= Building Workers' Trade Union =

The Building Workers' Trade Union (BWTU) was a trade union in Ireland.

The union was founded in 1942, with the aim of bringing together construction unions, in part due to the expectation that requirements of the Trade Union Act 1941 would mean only one union would be permitted to formally negotiate for the industry. It brought together seven unions:

- Ancient Guild of Incorporated Brick Layers' Trade Union
- Irish National Painters' and Decorators' Trade Union
- Irish National Union of Woodworkers
- Limerick City Guild of Carpenters and Joiners
- Limerick Operative House Painters
- Stonecutters' Union of Ireland
- United Operative House and Ship Painters' and Decorators' Trade Union of Ireland

It initially affiliated to the Irish Trade Union Congress, but in 1945 joined the Congress of Irish Unions split.
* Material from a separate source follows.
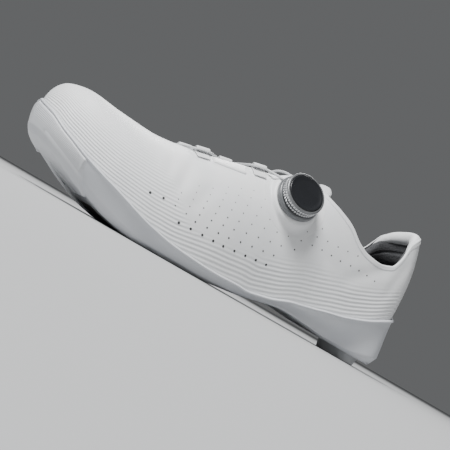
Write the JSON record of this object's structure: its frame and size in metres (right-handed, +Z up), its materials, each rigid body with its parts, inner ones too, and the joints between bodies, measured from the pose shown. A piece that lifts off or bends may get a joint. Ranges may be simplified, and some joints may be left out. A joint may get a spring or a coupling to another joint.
{
  "type": "road cycling shoe",
  "caption": "Left road cycling shoe with a stiff lipped sole, cleat window, moulded upper, tongue and a side lace dial.",
  "frame": {"origin": "middle of the bounding box, on the floor under the shoe", "axes": "+Y towards the heel, -Y towards the toe, +X towards the outer side of the left foot, +Z up"},
  "size_m": [0.1006, 0.2902, 0.104],
  "materials": {
    "sole": "smooth satin white composite",
    "bumper": "satin white rubber",
    "heel_pad": "matt light grey rubber",
    "plate": "satin dark composite with a faint twill",
    "nut": "dark threaded steel",
    "vent": "matt black",
    "insole": "dark textile",
    "upper": "satin white synthetic with fine ridges and pinholes",
    "tongue": "matt white textile",
    "facing": "smooth white synthetic",
    "webbing": "woven white tape",
    "lace": "thin coated cable",
    "dial_pad": "white moulding",
    "dial_base": "dark grey moulding",
    "dial_ring": "satin silver with knurls",
    "dial_cap": "black gloss"
  },
  "bodies": {
    "root": {"outsole": "sole", "toe_bumper": "bumper", "heel_pad": "heel_pad", "cleat_plate": "plate", "cleat_nut_front": "nut", "cleat_nut_lateral": "nut", "cleat_nut_medial": "nut", "vent_lateral": "vent", "vent_medial": "vent", "insole": "insole", "upper": "upper", "tongue": "tongue", "facing_lateral": "facing", "facing_medial": "facing", "guide_lateral_front": "webbing", "guide_lateral_rear": "webbing", "guide_medial_front": "webbing", "guide_medial_middle": "webbing", "guide_medial_rear": "webbing", "lace_long": "lace", "lace_short": "lace", "dial_pad": "dial_pad", "dial_base": "dial_base", "dial_ring": "dial_ring", "dial_cap": "dial_cap"}
  },
  "joints": []
}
From 1959, it was affiliated to the new Irish Congress of Trade Unions. Membership peaked at 2,096 in 1950, but then fell as many of the affiliates left, until only the Brick Layers remained. In 1981, the union adopted the name of its sole affiliate, the Ancient Guild of Incorporated Brick Layers' Trade Union. In 1998, it merged with the National Union of Wood Workers and Wood Cutting Machinists, to form the Building and Allied Trades' Union.